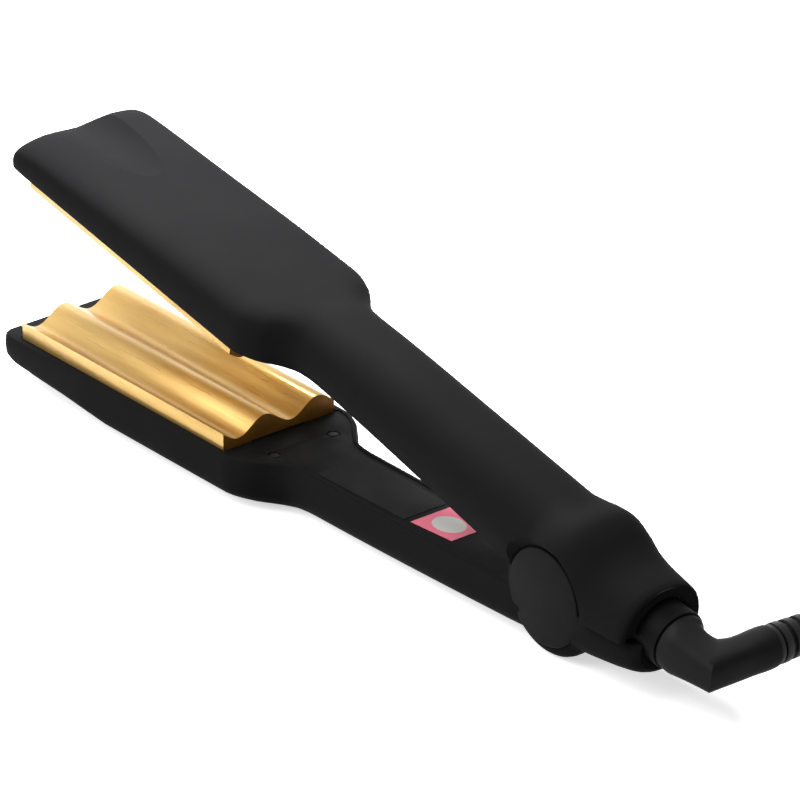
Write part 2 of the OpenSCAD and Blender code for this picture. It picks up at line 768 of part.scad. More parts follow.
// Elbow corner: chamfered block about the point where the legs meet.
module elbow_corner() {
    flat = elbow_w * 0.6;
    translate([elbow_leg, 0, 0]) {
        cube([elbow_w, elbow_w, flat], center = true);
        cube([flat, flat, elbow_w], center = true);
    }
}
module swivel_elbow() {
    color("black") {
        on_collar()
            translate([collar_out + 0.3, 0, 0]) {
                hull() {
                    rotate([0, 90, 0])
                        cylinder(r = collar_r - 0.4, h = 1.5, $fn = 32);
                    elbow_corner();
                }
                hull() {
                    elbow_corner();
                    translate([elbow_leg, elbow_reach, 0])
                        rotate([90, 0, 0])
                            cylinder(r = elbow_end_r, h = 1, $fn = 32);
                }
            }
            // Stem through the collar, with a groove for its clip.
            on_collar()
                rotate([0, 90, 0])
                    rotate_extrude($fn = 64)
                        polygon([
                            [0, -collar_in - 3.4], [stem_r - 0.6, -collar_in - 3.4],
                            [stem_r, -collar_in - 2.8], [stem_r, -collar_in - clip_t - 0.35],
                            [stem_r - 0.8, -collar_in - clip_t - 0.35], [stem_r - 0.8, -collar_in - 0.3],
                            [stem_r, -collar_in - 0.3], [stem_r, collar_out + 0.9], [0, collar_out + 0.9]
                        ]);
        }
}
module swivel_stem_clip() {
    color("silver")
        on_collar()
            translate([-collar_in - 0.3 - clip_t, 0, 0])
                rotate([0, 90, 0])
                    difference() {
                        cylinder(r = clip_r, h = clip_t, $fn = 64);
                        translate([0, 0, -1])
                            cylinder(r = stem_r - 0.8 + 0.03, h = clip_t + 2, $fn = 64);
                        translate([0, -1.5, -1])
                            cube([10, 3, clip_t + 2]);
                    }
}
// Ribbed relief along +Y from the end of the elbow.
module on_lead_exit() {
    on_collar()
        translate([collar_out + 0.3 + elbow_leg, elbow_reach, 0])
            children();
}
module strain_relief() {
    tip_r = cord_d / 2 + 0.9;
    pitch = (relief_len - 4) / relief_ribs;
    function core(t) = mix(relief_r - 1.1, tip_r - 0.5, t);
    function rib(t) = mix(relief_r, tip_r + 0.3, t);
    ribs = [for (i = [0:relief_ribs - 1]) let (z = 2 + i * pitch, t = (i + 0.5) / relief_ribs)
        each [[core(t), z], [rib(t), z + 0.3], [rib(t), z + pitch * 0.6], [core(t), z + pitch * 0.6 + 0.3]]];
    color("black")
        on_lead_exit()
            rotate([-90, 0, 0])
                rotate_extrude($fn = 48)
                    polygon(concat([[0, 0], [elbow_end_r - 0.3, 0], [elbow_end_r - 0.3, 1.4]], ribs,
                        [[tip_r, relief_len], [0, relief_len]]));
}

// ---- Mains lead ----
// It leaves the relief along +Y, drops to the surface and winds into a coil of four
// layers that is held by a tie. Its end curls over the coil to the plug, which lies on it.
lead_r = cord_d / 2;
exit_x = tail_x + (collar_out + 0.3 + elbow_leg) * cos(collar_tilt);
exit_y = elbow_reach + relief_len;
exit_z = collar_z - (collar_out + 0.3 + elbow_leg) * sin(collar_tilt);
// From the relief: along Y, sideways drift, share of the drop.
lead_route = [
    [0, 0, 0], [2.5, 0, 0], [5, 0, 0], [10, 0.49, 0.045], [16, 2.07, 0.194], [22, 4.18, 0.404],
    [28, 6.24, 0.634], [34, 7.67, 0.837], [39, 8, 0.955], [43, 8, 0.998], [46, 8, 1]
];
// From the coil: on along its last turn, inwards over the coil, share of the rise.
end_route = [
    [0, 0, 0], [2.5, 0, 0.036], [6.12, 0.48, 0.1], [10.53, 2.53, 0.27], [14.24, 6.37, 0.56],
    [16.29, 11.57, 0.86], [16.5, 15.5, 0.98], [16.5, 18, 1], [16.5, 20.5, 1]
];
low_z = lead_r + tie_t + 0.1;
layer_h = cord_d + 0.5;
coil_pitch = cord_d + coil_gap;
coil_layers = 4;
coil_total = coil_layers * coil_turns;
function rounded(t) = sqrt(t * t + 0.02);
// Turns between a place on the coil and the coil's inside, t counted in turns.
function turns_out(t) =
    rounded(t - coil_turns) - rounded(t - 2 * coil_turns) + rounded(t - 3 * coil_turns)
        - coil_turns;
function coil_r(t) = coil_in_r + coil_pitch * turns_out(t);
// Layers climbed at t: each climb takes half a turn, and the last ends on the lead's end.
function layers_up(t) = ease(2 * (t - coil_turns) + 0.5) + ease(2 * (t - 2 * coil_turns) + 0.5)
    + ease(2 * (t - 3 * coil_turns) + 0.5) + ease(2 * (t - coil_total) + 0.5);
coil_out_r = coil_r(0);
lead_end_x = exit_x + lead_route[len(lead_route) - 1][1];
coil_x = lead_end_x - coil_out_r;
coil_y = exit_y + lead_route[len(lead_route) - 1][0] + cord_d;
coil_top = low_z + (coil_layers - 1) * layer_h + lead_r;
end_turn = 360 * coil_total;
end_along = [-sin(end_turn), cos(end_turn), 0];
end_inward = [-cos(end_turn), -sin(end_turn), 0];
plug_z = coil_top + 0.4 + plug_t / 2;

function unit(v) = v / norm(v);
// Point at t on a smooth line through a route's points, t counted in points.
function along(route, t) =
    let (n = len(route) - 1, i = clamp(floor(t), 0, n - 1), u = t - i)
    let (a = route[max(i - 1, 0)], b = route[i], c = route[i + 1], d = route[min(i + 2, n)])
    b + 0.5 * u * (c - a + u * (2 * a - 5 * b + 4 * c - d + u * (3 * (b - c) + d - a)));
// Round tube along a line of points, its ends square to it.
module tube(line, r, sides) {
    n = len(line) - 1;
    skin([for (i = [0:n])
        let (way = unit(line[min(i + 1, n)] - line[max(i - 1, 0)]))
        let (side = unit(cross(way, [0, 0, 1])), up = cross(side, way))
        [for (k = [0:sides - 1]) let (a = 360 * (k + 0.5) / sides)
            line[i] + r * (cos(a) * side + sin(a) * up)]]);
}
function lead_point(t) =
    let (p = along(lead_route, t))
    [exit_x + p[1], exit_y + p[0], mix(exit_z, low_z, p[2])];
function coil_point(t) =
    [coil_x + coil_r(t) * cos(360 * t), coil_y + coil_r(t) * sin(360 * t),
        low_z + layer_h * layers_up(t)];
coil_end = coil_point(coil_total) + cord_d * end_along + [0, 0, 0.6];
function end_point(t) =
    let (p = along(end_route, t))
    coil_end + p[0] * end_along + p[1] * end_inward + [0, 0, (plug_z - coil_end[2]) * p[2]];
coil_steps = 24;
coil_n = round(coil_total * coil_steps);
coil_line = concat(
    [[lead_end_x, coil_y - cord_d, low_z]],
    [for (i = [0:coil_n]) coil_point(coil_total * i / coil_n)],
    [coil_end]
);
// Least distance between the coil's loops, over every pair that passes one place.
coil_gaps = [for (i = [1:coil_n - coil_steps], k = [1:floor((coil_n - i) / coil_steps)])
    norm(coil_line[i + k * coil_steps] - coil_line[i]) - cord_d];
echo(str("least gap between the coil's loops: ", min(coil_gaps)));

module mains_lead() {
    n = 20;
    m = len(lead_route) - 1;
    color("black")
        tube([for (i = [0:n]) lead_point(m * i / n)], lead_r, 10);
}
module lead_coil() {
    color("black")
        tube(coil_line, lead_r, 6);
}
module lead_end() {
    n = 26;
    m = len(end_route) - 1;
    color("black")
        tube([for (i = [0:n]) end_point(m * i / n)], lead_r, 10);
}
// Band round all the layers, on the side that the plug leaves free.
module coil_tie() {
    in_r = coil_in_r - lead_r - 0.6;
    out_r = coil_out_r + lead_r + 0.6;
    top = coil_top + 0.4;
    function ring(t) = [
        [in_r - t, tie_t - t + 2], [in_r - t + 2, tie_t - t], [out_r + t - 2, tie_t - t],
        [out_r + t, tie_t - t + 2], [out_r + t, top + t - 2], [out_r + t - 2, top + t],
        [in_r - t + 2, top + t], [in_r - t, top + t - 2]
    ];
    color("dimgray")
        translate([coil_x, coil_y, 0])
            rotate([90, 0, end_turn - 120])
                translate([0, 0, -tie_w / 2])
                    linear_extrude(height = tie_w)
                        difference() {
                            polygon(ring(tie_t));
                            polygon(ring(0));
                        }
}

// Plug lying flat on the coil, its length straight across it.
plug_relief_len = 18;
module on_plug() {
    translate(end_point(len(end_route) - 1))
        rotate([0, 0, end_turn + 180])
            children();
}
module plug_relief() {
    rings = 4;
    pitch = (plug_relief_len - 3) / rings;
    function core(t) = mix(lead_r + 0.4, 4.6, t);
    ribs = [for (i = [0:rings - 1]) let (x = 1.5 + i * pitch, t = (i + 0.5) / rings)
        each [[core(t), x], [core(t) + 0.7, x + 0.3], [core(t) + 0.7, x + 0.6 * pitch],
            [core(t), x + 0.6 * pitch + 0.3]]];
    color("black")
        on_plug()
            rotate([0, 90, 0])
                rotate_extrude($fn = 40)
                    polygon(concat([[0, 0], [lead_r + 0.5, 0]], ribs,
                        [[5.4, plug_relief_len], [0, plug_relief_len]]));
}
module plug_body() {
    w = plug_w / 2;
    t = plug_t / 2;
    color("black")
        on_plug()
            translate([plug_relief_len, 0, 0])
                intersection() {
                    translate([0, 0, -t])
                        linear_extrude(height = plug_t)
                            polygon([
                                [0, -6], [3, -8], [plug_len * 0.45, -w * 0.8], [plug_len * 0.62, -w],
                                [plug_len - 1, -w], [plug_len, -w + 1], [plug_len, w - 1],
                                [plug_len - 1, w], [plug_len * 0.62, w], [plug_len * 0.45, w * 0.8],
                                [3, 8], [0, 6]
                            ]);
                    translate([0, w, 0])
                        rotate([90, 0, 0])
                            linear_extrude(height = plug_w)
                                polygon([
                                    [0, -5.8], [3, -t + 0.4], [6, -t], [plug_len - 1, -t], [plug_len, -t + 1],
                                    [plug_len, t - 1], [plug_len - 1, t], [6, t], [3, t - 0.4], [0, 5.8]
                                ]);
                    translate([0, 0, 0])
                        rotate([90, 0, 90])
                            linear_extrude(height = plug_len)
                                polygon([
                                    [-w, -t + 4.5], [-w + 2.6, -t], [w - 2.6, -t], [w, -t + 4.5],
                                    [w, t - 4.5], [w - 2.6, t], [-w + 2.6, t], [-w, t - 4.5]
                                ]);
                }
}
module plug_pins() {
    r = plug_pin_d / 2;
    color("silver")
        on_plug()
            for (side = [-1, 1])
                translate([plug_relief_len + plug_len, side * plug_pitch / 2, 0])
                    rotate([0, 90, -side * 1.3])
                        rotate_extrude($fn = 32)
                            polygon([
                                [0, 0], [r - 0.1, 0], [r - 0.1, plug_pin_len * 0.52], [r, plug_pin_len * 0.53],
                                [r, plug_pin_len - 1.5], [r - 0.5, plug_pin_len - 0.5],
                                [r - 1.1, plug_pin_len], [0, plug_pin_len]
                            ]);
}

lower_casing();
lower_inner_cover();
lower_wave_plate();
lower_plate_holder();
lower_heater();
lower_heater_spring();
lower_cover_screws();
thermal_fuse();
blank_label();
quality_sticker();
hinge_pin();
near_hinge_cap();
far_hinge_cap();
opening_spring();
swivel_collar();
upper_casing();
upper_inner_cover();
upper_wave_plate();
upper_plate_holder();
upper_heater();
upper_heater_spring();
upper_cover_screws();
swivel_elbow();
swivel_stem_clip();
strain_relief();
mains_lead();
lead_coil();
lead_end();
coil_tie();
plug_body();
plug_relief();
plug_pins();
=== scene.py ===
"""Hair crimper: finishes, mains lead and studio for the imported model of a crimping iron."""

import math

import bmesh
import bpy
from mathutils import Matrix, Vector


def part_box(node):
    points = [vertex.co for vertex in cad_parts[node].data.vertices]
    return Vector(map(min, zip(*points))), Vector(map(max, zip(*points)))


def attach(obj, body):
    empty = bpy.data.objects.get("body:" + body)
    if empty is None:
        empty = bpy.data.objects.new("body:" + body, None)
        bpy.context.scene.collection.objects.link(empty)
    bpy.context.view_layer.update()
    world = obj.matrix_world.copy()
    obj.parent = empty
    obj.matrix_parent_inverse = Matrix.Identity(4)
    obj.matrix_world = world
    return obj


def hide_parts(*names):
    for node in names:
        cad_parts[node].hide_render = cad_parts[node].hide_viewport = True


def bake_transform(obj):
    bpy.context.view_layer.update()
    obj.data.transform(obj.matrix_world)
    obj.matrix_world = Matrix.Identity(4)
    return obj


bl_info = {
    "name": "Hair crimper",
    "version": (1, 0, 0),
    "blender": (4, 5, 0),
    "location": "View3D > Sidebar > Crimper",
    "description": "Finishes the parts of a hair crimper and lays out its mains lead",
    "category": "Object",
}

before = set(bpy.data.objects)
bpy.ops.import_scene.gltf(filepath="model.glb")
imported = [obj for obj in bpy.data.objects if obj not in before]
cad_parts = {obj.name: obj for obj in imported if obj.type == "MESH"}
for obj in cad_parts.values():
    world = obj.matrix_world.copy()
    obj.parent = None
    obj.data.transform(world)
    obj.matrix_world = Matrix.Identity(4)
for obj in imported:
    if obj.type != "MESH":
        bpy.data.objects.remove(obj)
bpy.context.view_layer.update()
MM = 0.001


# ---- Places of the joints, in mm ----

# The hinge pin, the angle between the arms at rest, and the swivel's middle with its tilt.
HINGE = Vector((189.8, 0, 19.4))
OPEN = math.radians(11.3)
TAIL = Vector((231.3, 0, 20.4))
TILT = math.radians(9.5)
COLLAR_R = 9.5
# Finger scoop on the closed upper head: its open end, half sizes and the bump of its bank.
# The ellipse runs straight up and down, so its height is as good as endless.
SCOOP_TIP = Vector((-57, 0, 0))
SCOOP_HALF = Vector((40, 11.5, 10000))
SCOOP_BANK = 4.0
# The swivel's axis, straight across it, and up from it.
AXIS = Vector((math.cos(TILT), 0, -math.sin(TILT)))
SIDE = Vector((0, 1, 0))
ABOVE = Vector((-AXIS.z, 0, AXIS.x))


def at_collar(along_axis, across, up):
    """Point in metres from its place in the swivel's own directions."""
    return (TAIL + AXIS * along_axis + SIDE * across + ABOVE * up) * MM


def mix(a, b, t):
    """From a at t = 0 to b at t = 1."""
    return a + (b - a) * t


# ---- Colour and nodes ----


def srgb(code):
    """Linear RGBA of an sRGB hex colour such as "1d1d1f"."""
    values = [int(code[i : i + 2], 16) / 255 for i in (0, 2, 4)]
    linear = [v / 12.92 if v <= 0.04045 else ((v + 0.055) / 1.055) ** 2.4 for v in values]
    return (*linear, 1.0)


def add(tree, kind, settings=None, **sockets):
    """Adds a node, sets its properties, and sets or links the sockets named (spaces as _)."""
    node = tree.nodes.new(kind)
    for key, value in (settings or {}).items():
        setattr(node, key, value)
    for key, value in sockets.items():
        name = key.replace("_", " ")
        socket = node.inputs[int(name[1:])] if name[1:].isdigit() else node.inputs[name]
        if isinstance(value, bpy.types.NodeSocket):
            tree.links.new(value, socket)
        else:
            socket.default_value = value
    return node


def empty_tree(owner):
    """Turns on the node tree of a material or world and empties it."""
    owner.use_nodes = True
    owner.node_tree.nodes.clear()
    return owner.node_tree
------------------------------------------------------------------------
• EXERCISE PROMPT
Repeat exactly the lines from the one that contains "zip(*points))), Vector(map(max, zip(*points)))" through the one that contains "# ---- Places", and only those.

• THE RESPONSE
    return Vector(map(min, zip(*points))), Vector(map(max, zip(*points)))


def attach(obj, body):
    empty = bpy.data.objects.get("body:" + body)
    if empty is None:
        empty = bpy.data.objects.new("body:" + body, None)
        bpy.context.scene.collection.objects.link(empty)
    bpy.context.view_layer.update()
    world = obj.matrix_world.copy()
    obj.parent = empty
    obj.matrix_parent_inverse = Matrix.Identity(4)
    obj.matrix_world = world
    return obj


def hide_parts(*names):
    for node in names:
        cad_parts[node].hide_render = cad_parts[node].hide_viewport = True


def bake_transform(obj):
    bpy.context.view_layer.update()
    obj.data.transform(obj.matrix_world)
    obj.matrix_world = Matrix.Identity(4)
    return obj


bl_info = {
    "name": "Hair crimper",
    "version": (1, 0, 0),
    "blender": (4, 5, 0),
    "location": "View3D > Sidebar > Crimper",
    "description": "Finishes the parts of a hair crimper and lays out its mains lead",
    "category": "Object",
}

before = set(bpy.data.objects)
bpy.ops.import_scene.gltf(filepath="model.glb")
imported = [obj for obj in bpy.data.objects if obj not in before]
cad_parts = {obj.name: obj for obj in imported if obj.type == "MESH"}
for obj in cad_parts.values():
    world = obj.matrix_world.copy()
    obj.parent = None
    obj.data.transform(world)
    obj.matrix_world = Matrix.Identity(4)
for obj in imported:
    if obj.type != "MESH":
        bpy.data.objects.remove(obj)
bpy.context.view_layer.update()
MM = 0.001


# ---- Places of the joints, in mm ----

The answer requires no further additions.